Chapter Twelve Technology: How to Succeed Without Knowing How
Here author presents his point of view on what causes economic development and concludes that it is technology. Technology is another spontaneous order and author looks in details at multiple examples of its development, stressing that it is not really subject to planning or even knowledge of where its development will move, so there is no place here for government direction.

Chapter Thirteen Leaders: How We Are Seduced by Benevolent Autocrats
In this chapter author reviews so called autocratic miracles like Singapore and provides evidence that it is not as good as advertised.  Author presents two potential reasons for autocratic success:” The first and stronger variant is simply that autocrats are better than democrats for development (by development in this context we usually mean “rapid economic growth”). The second, weaker variant is that the best autocratic leaders are better for growth than the best democratic leaders, while conceding that the worst autocrats are worse for growth than the worst democrats.” The he proceeds to reject both of them using factual data and parables.

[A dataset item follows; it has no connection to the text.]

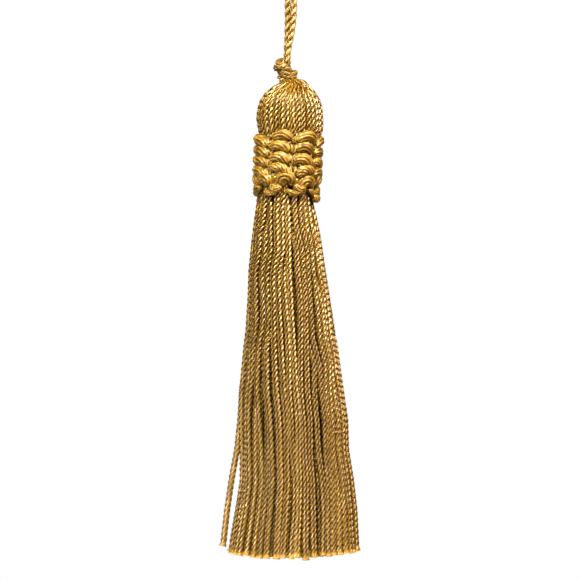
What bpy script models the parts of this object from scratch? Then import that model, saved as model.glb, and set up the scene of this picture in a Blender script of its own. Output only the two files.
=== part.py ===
"""Silk tassel: a skirt of twisted cords under a round head, with a knotted collar, a knot and a hanging loop.

Metres, +Z up. The origin is the point under the top of the loop where a hook carries it. The tassel hangs
down -Z and its front faces -Y. Lengths in the tables are millimetres, and MM turns them into metres.
"""
import math
from collections import namedtuple

import bmesh
import bpy
from mathutils import Vector

MM = 0.001

# Heights down the tassel
LOOP_HEIGHT = 65.0
KNOT_HEIGHT = 6.5
KNOT_TOP = -LOOP_HEIGHT
NECK = KNOT_TOP - KNOT_HEIGHT
GAP = 0.3

# Loop: a two-ply cord. Its route goes up one leg, round the bight and down the other leg.
CORD_RADIUS = 0.88
CORD_WAIST = 0.66
CORD_SIDES = 6
CORD_LAY = 4.8
STEPS_PER_LAY = 6
LOOP_ROUTE = (
    (-0.64, -0.99, -65.0),
    (-0.53, -0.98, -63.0),
    (0.08, -0.93, -60.1),
    (0.60, -0.80, -57.2),
    (0.94, -0.60, -54.3),
    (1.23, -0.34, -51.4),
    (1.36, 0.00, -48.5),
    (1.34, 0.00, -43.0),
    (1.30, 0.00, -37.0),
    (1.25, 0.00, -31.0),
    (1.42, 0.00, -25.0),
    (1.95, 0.00, -19.0),
    (2.75, 0.00, -13.5),
    (3.60, 0.00, -8.5),
    (4.20, 0.00, -5.0),
    (4.08, 0.00, -2.4),
    (3.10, 0.00, -0.4),
    (1.65, 0.00, 0.55),
    (0.00, 0.00, 0.90),
    (-1.65, 0.00, 0.55),
    (-3.10, 0.00, -0.4),
    (-4.08, 0.00, -2.4),
    (-4.20, 0.00, -5.0),
    (-3.55, 0.00, -8.5),
    (-2.60, 0.00, -13.5),
    (-1.75, 0.00, -19.0),
    (-1.10, 0.00, -25.0),
    (-0.85, 0.00, -31.0),
    (-0.72, 0.00, -37.0),
    (-0.66, 0.00, -43.0),
    (-0.64, 0.00, -48.5),
    (-0.62, 0.34, -51.4),
    (-0.60, 0.62, -54.3),
    (-0.68, 0.80, -57.2),
    (-0.76, 0.93, -60.1),
    (-0.92, 0.98, -63.0),
    (-0.92, 0.99, -65.0),
)

# Knot: sections down from its top, tipped so that its wraps run down to the right
KnotSection = namedtuple("KnotSection", "drop centre radius tip")
KNOT_SIDES = 20
KNOT_SECTIONS = (
    KnotSection(0.0, -1.2, 1.9, 0.0),
    KnotSection(0.5, -1.5, 2.4, 0.2),
    KnotSection(1.2, -1.9, 2.7, 0.35),
    KnotSection(1.7, -1.9, 2.45, 0.35),
    KnotSection(2.2, -1.9, 2.85, 0.35),
    KnotSection(2.9, -1.7, 2.9, 0.35),
    KnotSection(3.3, -1.4, 2.5, 0.35),
    KnotSection(3.8, -1.1, 2.9, 0.35),
    KnotSection(4.4, -0.8, 2.95, 0.3),
    KnotSection(4.8, -0.6, 2.5, 0.25),
    KnotSection(5.3, -0.6, 2.8, 0.15),
    KnotSection(5.8, -0.6, 2.75, 0.05),
    KnotSection(KNOT_HEIGHT - GAP, -0.6, 2.4, 0.0),
)

# Head: outline of the bundle down from the neck, as far as the plane where the skirt's cords are rooted
Section = namedtuple("Section", "drop centre radius")
RIBS = 48
RIB_DEPTH = 0.22
HEAD_SECTIONS = (
    Section(0.0, -0.6, 2.5),
    Section(0.5, 0.1, 3.4),
    Section(1.1, 0.8, 4.2),
    Section(2.1, 0.45, 5.6),
    Section(3.6, 0.1, 7.3),
    Section(5.8, 0.0, 8.7),
    Section(8.2, 0.0, 9.4),
    Section(11.2, -0.1, 9.75),
    Section(13.2, 0.0, 9.65),
    Section(15.2, -0.2, 9.2),
    Section(16.4, -0.5, 8.2),
    Section(18.1, -0.7, 7.4),
    Section(32.1, -0.7, 7.4),
)

# Skirt: the same outline on down to the cut ends, and its rings of cords
SKIRT_SECTIONS = (
    HEAD_SECTIONS[-1],
    Section(37.5, -1.4, 8.5),
    Section(55.0, -0.9, 11.3),
    Section(85.0, 0.4, 14.5),
    Section(139.0, 1.3, 19.0),
)
SKIRT_DEPTH = 0.9
SKIRT_REACH = 106.7
StrandRing = namedtuple("StrandRing", "share count turn")
STRAND_RINGS = (
    StrandRing(1.00, 46, 0.0),
    StrandRing(0.76, 31, 0.4),
    StrandRing(0.54, 20, 0.1),
    StrandRing(0.33, 10, 0.3),
    StrandRing(0.14, 4, 0.6),
)
STRAND_WIDTH = 1.8
STRAND_SHARE = 0.66
ROOT_MARGIN = 0.65
END_UNEVEN = 0.7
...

Chapter Fourteen: Conclusion

In conclusion author summaries the ideas of this book based on various stories told in previous chapters, making the point that use of government power to achieve progress generally fails like it did in Ethiopia and Uganda, while uncontrolled natural development generally succeeds as it did on Green Street.

MY TAKE ON IT:

I seldom agree with anybody to such extent as with this author. For me it is obvious that relationship between people, whether as equals with voluntary exchange and cooperation, or as superior and inferior with top down control, define economic success or failure, and generate prosperity or misery. The one important thing I think author did not pay enough attention to is parasitic character of all authoritarian regimes. The typical policy of authoritarian regime in a country with successful economy is to control whatever limited freedom it allows to its productive population, while continuously transferring wealth to themselves. In most important case such as China, which is now trying present itself as viable and even superior alternative to democratic fee market system, this parasitic character expressed by using cheap labor and unlimited power of regime to ignore environment, health, and freedoms of its own population in order to obtain investment and technological transfers from Western hosts. This was successful for a few decades with great help of western elite, which become rich from such transfer. However, at some point, and such point seems to be achieved, population in host democratic countries would recognize that such parasitic transfer has very strong negative impact on their well-being, leading to disconnect between them and autocratic parasite. It is quite possible that we already observing such disconnect expressed by raise op populist powers and resentment against both parasitic allies: foreign autocracies and domestic elite.